Re:Algorithmic trading? (Score:1, Informative)
Machine learning. Computers may not program themselves, but we can easily program them to poke the world and respond according to a reward function. In fact, it's a big area of research.
Re:Two articles from Financial Times (Score:2, Informative)
The courts then found them guilty.
Re: Timber Hill didn't care (Score:5, Informative)
If this is what happened, then I'm surprised that Timber Hill decided to make an issue of it. If I'd been that stupid, I probably wouldn't want to draw everyone's attention to it. I would put the loss (which is this case appears to have been kless than $70k) down to experience, fix my algorithm and move on.
It must be noted that TMB did not react or care at all. It was Oslo Stock Exchange (OSE) who made an issue of this and made The National Authority for Investigation and Prosecution of Economic and Environmental Crime in Norway (ØKOKRIM) take it to court. Timber Hill has made no comment, refused to appear in court and generally appear to want this to quietly go away.

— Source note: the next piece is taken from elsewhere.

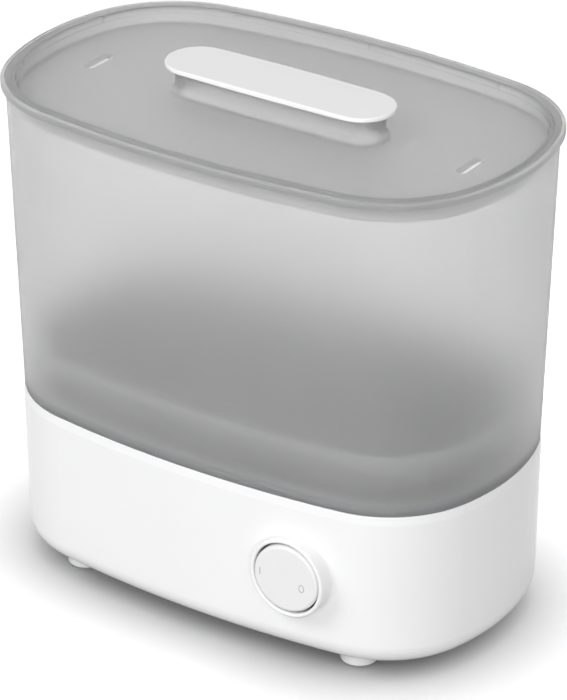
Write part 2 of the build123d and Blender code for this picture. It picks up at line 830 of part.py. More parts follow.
# Wire from the left end of the element back to the block
return_lead = lead([
    (-element_tab_x, -element_half_width, tab_end_z),
    (-element_tab_x, -element_half_width, tab_end_z - lead_straight),
    (-element_tab_x - lead_rise, -element_half_width + lead_swing, port_z + lead_aside),
    (-block_port_pitch, port_y - lead_reach, port_z),
    (-block_port_pitch, port_y, port_z),
])
return_lead.label = "return_lead"
export_step(return_lead, "parts/return_lead.step")

# Frosted sleeve: a foot ring on the base's shoulder, a leaning wall, and a stepped lip at the top
chamber_z = seam_z + seat_gap
lip_wall_inset = lip_overhang + chamber_wall
with BuildPart() as chamber:
    loft([
        outline(chamber_z, seam_inset),
        outline(lip_ledge_z, lip_overhang),
    ])
    fillet(chamber.edges().group_by(Axis.Z)[0], chamber_edge_fillet)
    extrude(outline(lip_under_z, 0), amount=lip_height)
    fillet(chamber.edges().group_by(Axis.Z)[-1], lip_fillet)
    lip_under_edges = chamber.edges().filter_by_position(
        Axis.Z, lip_under_z - pick_margin, lip_under_z + pick_margin
    )
    fillet(lip_under_edges.group_by(SortBy.LENGTH)[-1], chamber_edge_fillet)
    extrude(outline(lip_ledge_z, lip_width), amount=lip_height, mode=Mode.SUBTRACT)
    loft([
        outline(chamber_z + chamber_foot_height, seam_inset + chamber_wall),
        outline(lip_ledge_z, lip_wall_inset),
    ], mode=Mode.SUBTRACT)
    extrude(outline(chamber_z, chamber_foot_inset), amount=chamber_foot_height, mode=Mode.SUBTRACT)
chamber.part.label = "chamber"
export_step(chamber.part, "parts/chamber.step")

# Frosted lid. A groove inside the chamber's lip rises to a ridge, and from there a steep wall with
# one small step falls to the flat floor of the dish
lid_under_z = lip_ledge_z + seat_gap
lid_floor_z = lip_top_z - dish_depth
lid_rim_inset = lip_width + lid_fit
groove_z = lip_top_z - groove_depth
dish_top_inset = ridge_inset + ridge_width
dish_step_inset = dish_top_inset + dish_upper_run
dish_step_z = lip_top_z - dish_step_depth
dish_lower_inset = dish_step_inset + dish_step_width
dish_floor_inset = dish_lower_inset + dish_lower_run
skirt_inset = lip_wall_inset + skirt_gap
skirt_foot_inset = skirt_inset + skirt_lean
skirt_inner_inset = skirt_foot_inset + skirt_width
skirt_z = lid_floor_z - lid_sheet - skirt_drop
cap_z = lid_floor_z + pedestal_height


def post_places():
    """Places of the three posts that join the cap to the pedestal."""
    return GridLocations(cap_post_spacing, 0, 3, 1)


# Ring that is cut from the lid's rim to leave the groove
with BuildPart() as lid_groove:
    loft([
        outline(groove_z, groove_floor_inset),
        outline(lip_top_z, lip_width),
    ])
    loft([
        outline(groove_z, groove_floor_inset + groove_floor_width),
        outline(lip_top_z, ridge_inset),
    ], mode=Mode.SUBTRACT)

with BuildPart() as lid:
    extrude(outline(lid_under_z, lid_rim_inset), amount=lip_top_z - lid_under_z)
    loft([
        outline(skirt_z, skirt_foot_inset),
        outline(lid_under_z, skirt_inset),
    ])
    extrude(outline(skirt_z, skirt_inner_inset), amount=skirt_drop, mode=Mode.SUBTRACT)
    loft([
        outline(lid_floor_z, dish_floor_inset),
        outline(dish_step_z, dish_lower_inset),
    ], mode=Mode.SUBTRACT)
    fillet(lid.edges().filter_by_position(
        Axis.Z, lid_floor_z - pick_margin, lid_floor_z + pick_margin
    ), dish_fillet)
    loft([
        outline(dish_step_z, dish_step_inset),
        outline(lip_top_z, dish_top_inset),
    ], mode=Mode.SUBTRACT)
    add(lid_groove.part, mode=Mode.SUBTRACT)
    fillet(lid.edges().filter_by_position(
        Axis.Z, lip_top_z - pick_margin, lip_top_z + pick_margin
    ), ridge_fillet)
    rib_length = dish_step_width + rib_reach
    rib_inset = dish_step_inset + dish_step_width - rib_length / 2
    rib_turn = degrees(asin(rib_side_x / front_radius))
    with BuildSketch(Plane.XY.offset(dish_step_z)):
        rib_angle = rib_end_share * end_turn
        reach = end_radius - rib_inset
        rib_x = half_length - end_radius + reach * cos(radians(rib_angle))
        rib_y = reach * sin(radians(rib_angle))
        with Locations(Location((rib_x, rib_y, 0), rib_angle)):
            Rectangle(rib_length, rib_thickness)
        with Locations(Location((rib_side_x, side_y(rib_side_x, rib_inset), 0), -rib_turn)):
            Rectangle(rib_thickness, rib_length)
        with Locations((0, side_y(0, rib_inset))):
            Rectangle(rib_thickness, rib_length)
        mirror(about=Plane.XZ)
        mirror(about=Plane.YZ)
    extrude(amount=rib_height)
    extrude(pill(lid_floor_z - lid_sheet, pedestal_half_length, pedestal_half_width, cap_bulge),
            amount=lid_sheet + pedestal_height)
    pedestal_root = lid.edges().filter_by_position(
        Axis.Z, lid_floor_z - pick_margin, lid_floor_z + pick_margin
    ).filter_by_position(
        Axis.X, -pedestal_half_length, pedestal_half_length
    ).filter_by_position(
        Axis.Y, -pedestal_half_width, pedestal_half_width
    )
    fillet(pedestal_root, pedestal_fillet)
    extrude(pill(lid_floor_z - lid_sheet, pedestal_half_length - pedestal_wall,
                 pedestal_half_width - pedestal_wall, cap_bulge),
            amount=lid_sheet + pedestal_height - pedestal_wall, mode=Mode.SUBTRACT)
    with BuildSketch(Plane.XY.offset(cap_z)):
        with post_places():
            Circle(cap_post_radius + cap_post_gap)
    extrude(amount=-pedestal_wall, mode=Mode.SUBTRACT)
    slot_mouth_length = slot_length + 2 * slot_recess_margin
    slot_mouth_width = slot_width + 2 * slot_recess_margin
    for slot_x in (slot_from_end - half_length, half_length - slot_from_end):
        with BuildSketch(Plane.XY.offset(lid_floor_z)) as slot_mouth:
            with Locations((slot_x, 0)):
                SlotOverall(slot_mouth_length, slot_mouth_width, rotation=90)
        with BuildSketch(Plane.XY.offset(lid_floor_z - slot_recess_depth)) as slot_throat:
            with Locations((slot_x, 0)):
                SlotOverall(slot_length, slot_width, rotation=90)
        loft([slot_mouth.sketch, slot_throat.sketch], mode=Mode.SUBTRACT)
        extrude(slot_throat.sketch, amount=slot_recess_depth - lid_sheet, mode=Mode.SUBTRACT)
lid.part.label = "lid"
export_step(lid.part, "parts/lid.step")

# White grip cap, crowned along its length, with three posts down through the pedestal's top
with BuildPart() as handle_cap:
    extrude(pill(cap_z, cap_half_length, cap_half_width, cap_bulge), amount=cap_thickness + cap_crown)
    with BuildSketch(Plane.XZ):
        with BuildLine():
            Polyline(
                (-cap_half_length, cap_z + cap_thickness),
                (-cap_half_length, cap_z),
                (cap_half_length, cap_z),
                (cap_half_length, cap_z + cap_thickness),
            )
            ThreePointArc(
                (cap_half_length, cap_z + cap_thickness),
                (0, cap_z + cap_thickness + cap_crown),
                (-cap_half_length, cap_z + cap_thickness),
            )
        make_face()
    extrude(amount=cap_half_width, both=True, mode=Mode.INTERSECT)
    fillet(handle_cap.faces().sort_by(Axis.Z)[-1].edges(), cap_top_fillet)
    fillet(handle_cap.faces().sort_by(Axis.Z)[0].edges(), cap_bottom_fillet)
    with BuildSketch(Plane.XY.offset(cap_z)):
        with post_places():
            Circle(cap_post_radius)
    extrude(amount=-pedestal_wall)
    with BuildSketch(Plane.XY.offset(cap_z - pedestal_wall)):
        with post_places():
            Circle(handle_screw_radius + thread_fit)
    extrude(amount=handle_screw_reach, mode=Mode.SUBTRACT)
handle_cap.part.label = "handle_cap"
export_step(handle_cap.part, "parts/handle_cap.step")

# Screws up into the posts, with wide heads under the pedestal's top
with BuildPart() as handle_screws:
    with BuildSketch(Plane.XY.offset(cap_z - pedestal_wall)):
        with post_places():
            Circle(handle_head_radius)
    extrude(amount=-handle_head_height)
    with BuildSketch(Plane.XY.offset(cap_z - pedestal_wall)):
        with post_places():
            Circle(handle_screw_radius)
    extrude(amount=handle_screw_reach)
handle_screws.part.label = "handle_screws"
export_step(handle_screws.part, "parts/handle_screws.step")

# Basket for the bottles: a slotted floor over the water, leaning walls with upright slots, and a
# flange that rests on the base's spigot ring
basket_z = ledge_z + basket_floor_rise
basket_floor_inset = bowl_inset_at(basket_z) + basket_clearance
basket_rim_inset = chamber_foot_inset + basket_clearance
basket_flange_z = spigot_top_z + seat_gap
slot_field_x = half_length - floor_margin - basket_floor_inset
slot_field_y = half_depth - floor_margin - basket_floor_inset
slot_columns = int(2 * slot_field_x / basket_slot_pitch)
slot_rows = int(2 * slot_field_y / basket_row_pitch)
side_columns = int(2 * slot_field_x / basket_side_slot_pitch)
with BuildPart() as bottle_basket:
    loft([
        outline(basket_z, basket_floor_inset),
        outline(basket_z + basket_height, basket_rim_inset),
    ])
    extrude(outline(basket_flange_z, spigot_inset + basket_flange_inset), amount=basket_flange_thickness)
    loft([
        outline(basket_z + basket_wall, basket_floor_inset + basket_wall),
        outline(basket_z + basket_height, basket_rim_inset + basket_wall),
    ], mode=Mode.SUBTRACT)
    with BuildSketch(Plane.XY.offset(basket_z)):
        with GridLocations(basket_slot_pitch, basket_row_pitch, slot_columns, slot_rows):
            SlotOverall(basket_slot_length, basket_slot_width, rotation=90)
    extrude(amount=basket_wall, mode=Mode.SUBTRACT)
    side_slot_z = (basket_flange_z + basket_flange_thickness + basket_z + basket_height) / 2
    with BuildSketch(Plane.XZ):
        with Locations((0, side_slot_z)):
            with GridLocations(basket_side_slot_pitch, 0, side_columns, 1):
                SlotOverall(basket_side_slot_height, basket_slot_width, rotation=90)
    extrude(amount=half_depth, both=True, mode=Mode.SUBTRACT)
bottle_basket.part.label = "bottle_basket"
export_step(bottle_basket.part, "parts/bottle_basket.step")
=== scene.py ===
from math import cos, pi, radians, sin

import bpy
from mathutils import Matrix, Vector


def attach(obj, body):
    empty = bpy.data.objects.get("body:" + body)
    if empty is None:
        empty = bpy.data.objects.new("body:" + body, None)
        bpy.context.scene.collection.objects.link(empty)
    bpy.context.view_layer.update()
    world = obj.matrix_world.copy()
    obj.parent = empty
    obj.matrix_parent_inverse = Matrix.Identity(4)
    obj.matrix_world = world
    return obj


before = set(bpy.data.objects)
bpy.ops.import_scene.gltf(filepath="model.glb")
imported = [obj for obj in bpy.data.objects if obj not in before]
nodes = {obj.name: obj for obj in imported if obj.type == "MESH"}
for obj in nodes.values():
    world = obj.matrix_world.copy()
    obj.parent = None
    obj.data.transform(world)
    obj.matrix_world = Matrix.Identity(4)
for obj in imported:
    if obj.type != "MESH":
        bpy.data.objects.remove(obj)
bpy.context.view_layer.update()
scene = bpy.context.scene
scene.view_settings.view_transform = "Standard"

# Camera: a long lens that looks down on the front and the right end, as in the photograph.
# Its place and lens were solved from the rim and the seam of the chamber.
looks_down = radians(27.3649)
turned_left = radians(34.2193)
camera_data = bpy.data.cameras.new("camera")
camera_data.lens = 204.88
camera_data.sensor_width = 36
camera_data.shift_x = 0.00559
camera_data.shift_y = -0.02453
camera_data.clip_end = 30
camera = bpy.data.objects.new("camera", camera_data)
camera.location = (1.00832, -1.48260, 1.06429)
camera.rotation_euler = (pi / 2 - looks_down, 0, turned_left)
bpy.context.collection.objects.link(camera)
scene.camera = camera


# Table: a smooth board with a white paint, wide enough to fill the view. The tent's soft shadow of
# the sterilizer lies on it, and painted shade deepens it near the object, most under the base. To
# the camera and in reflections the open board is as white as the studio behind it.
def linear(hex_code):
    """A colour written as sRGB hex, as the linear colour that shaders take."""
    channels = [int(hex_code[place:place + 2], 16) / 255 for place in (1, 3, 5)]
    curve = [c / 12.92 if c <= 0.04045 else ((c + 0.055) / 1.055) ** 2.4 for c in channels]
    return (*curve, 1)


def spacing(millimetres):
    """The scale of a noise whose features lie so many millimetres apart."""
    return 1000 / millimetres


def new_material(name):
    """An empty material, and its node tree."""
    material = bpy.data.materials.new(name)
    material.use_nodes = True
    material.node_tree.nodes.clear()
    return material, material.node_tree


def add_node(tree, kind, settings=None, inputs=None):
    """Adds one shader node with its settings, and its inputs as plain values or links."""
    made = tree.nodes.new(kind)
    for name, value in (settings or {}).items():
        setattr(made, name, value)
    for name, value in (inputs or {}).items():
        if isinstance(value, bpy.types.NodeSocket):
            tree.links.new(value, made.inputs[name])
        else:
            made.inputs[name].default_value = value
    return made


table_width = 12
painted_shade_reach = 0.05
open_glow = 0.58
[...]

Re:Intriguing (Score:2, Informative)
buy 500 shares at NOK 206.00
buy 300 shares at NOK 206.50
buy 200 shares at NOK 207.00
buy 200 shares at NOK 207.50
buy 200 shares at NOK 208.00
buy 200 shares at NOK 208.50
sell 1000 shares at NOK 207.50
sell 500 shares at NOK 207.50
sell 500 shares at NOK 207.00
sell 500 shares at NOK 206.50
sell 100 shares at NOK 206.50
This all occurred within 90 seconds, and earned them NOK 1 835 (after fees), but with no stocks actually in their possession.
This type of trading occurred many times over about 2 years time, and once their purchasing pattern event caused trading in some shares to be suspended.
Also according to the court documents, the laws more or less leave the details of describing what counts as fraudulent up to the finance authorities ( by comparing their actions to what is deemed normal for the market, etc.).
Thus, the court seems to me to be judging it the way the lawmakers intended.
I do wish the courts would just laugh at their stupid algorithms though... I'd certainly have been very embarrassed if I wrote such bad code.